Funding perception risk without founder credibility. Mitigation: diversify investor relations, maintain transparent operations.

Regulatory / Geopolitical
Medium Impact

Spectrum management, launch approvals, international partnerships. Mitigation: compliance focus, diplomatic relations.

Competition
Medium Impact

China CNSA, Blue Origin, ULA. Mitigation: maintain launch cadence, cost advantage, strategic partnerships.

Financial Stability
Low Impact

Starlink revenue + contracts provide stable cash flow. Diversified funding sources reduce dependency on single revenue stream.

Critical Insight
Founder dependence is the single biggest strategic risk, especially for Beyond initiatives like Mars colonization. Core operations may survive, but transformational bets require Elon-like leadership.

What Enables Radical Innovation

Edge and Beyond innovations don't survive on funding or structure alone. They require specific founder characteristics that are exceptionally difficult to replicate.

Visionary Boldness

Sets audacious goals that justify massive risk-taking and long-term investment. Without this North Star, teams default to incremental thinking.

Extreme Risk Tolerance

Accepts high likelihood of failure as part of learning. Projects proceed rapidly because failure is data, not disaster.

Technical Fluency

Understands engineering challenges deeply, enabling rapid decision-making and design trade-offs that outsiders might reject.

First-Principles Thinking

Breaks problems down to fundamentals instead of copying industry norms. Leads to radical rethinking of launch costs and business models.

Vertical Integration Mentality

Controls engineering, manufacturing, and software to iterate fast. Reduces delays caused by external dependencies or bureaucracy.

Mission-First Decision-Making

Prioritizes long-term transformative goals over short-term profit. Keeps organization aligned on Beyond initiatives even when Core revenue is available.
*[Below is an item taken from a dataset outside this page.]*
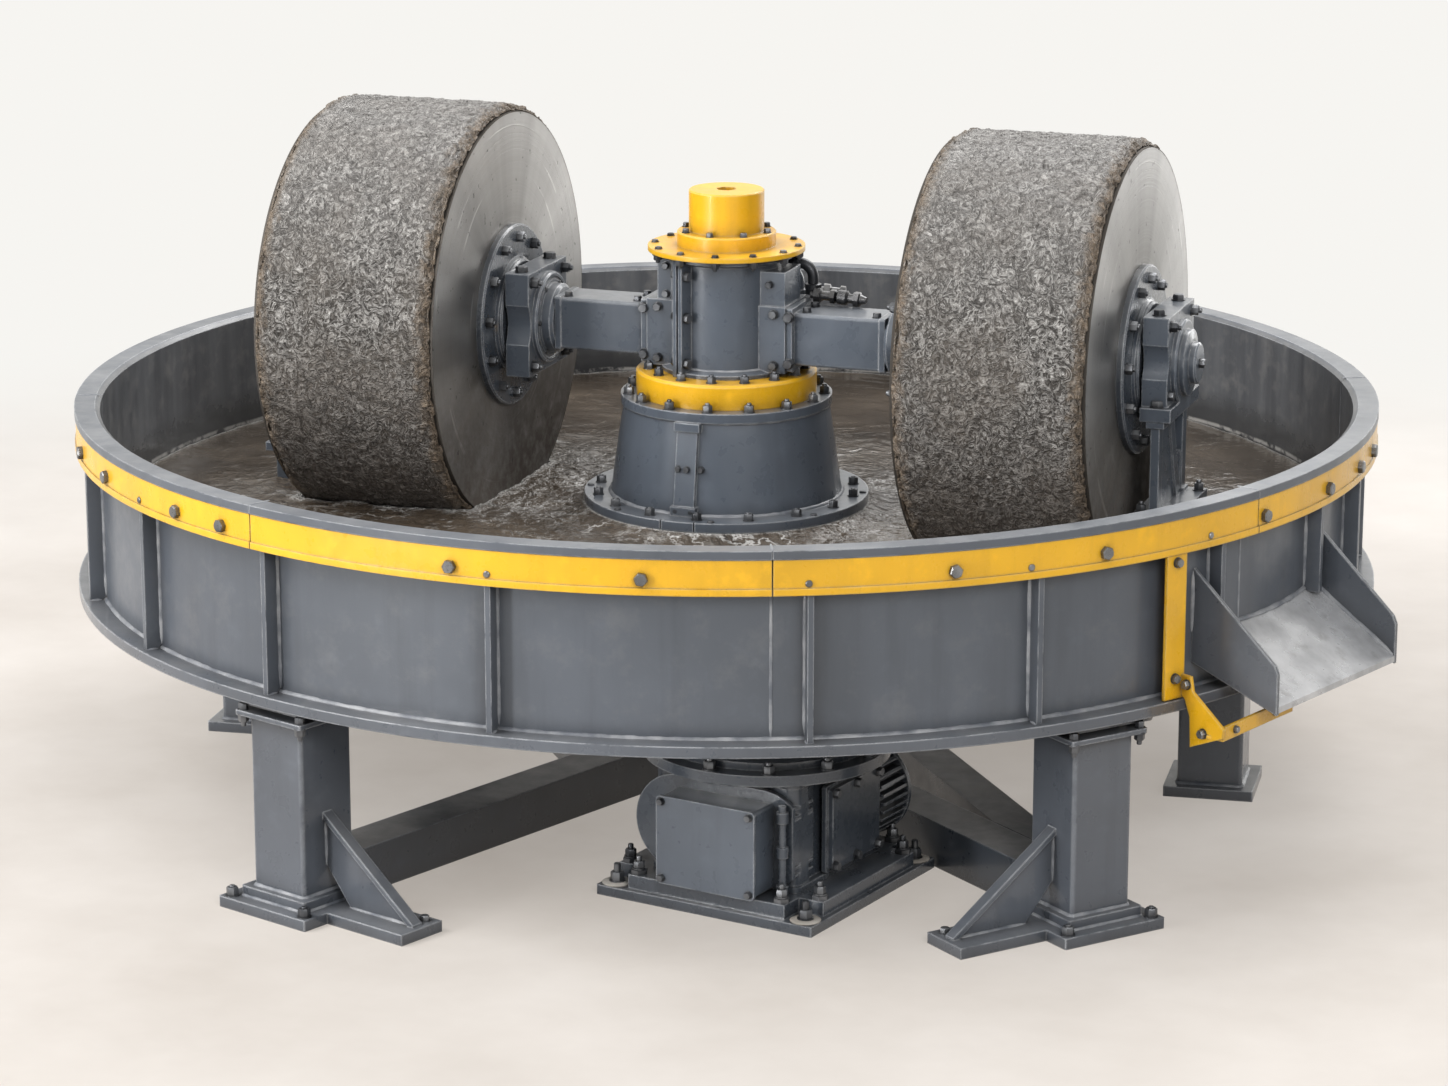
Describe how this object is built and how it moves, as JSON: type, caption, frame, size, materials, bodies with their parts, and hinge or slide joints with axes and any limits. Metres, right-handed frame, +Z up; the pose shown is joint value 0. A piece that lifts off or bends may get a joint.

Operating Without Founder Leadership

Without Elon-Like Leadership
Long-term transformational goals may slow or be reprioritized. Investor confidence may waver for speculative ventures. Risk-taking culture may degrade, reducing innovation velocity.
Strategy Implementation
Codify the Vision Translate founder's mission into clear, documented North Star accessible to all teams
Empower Technical Leadership Give engineers authority to drive decisions while retaining mission alignment
Attract Mission-Oriented Talent Hire leaders combining technical fluency, risk appetite, and entrepreneurial drive
Protect Edge/Beyond Funding Ensure Core revenue streams strategically fund transformative initiatives
Institutionalize Innovation Playbook Capture rapid iteration, prototyping philosophy, first-principles thinking as cultural assets

The Irreplaceable Multiplier

Radical, transformative innovation is rarely replicable through structure or capital alone. SpaceX demonstrates that a visionary leader with Elon's characteristics is the multiplier that turns ambitious ideas into industry-defining reality. Core operations may survive his absence, but the transformational Edge/Beyond bets that define SpaceX's long-term trajectory depend on Elon-like leadership—and replicating this combination is exceptionally rare.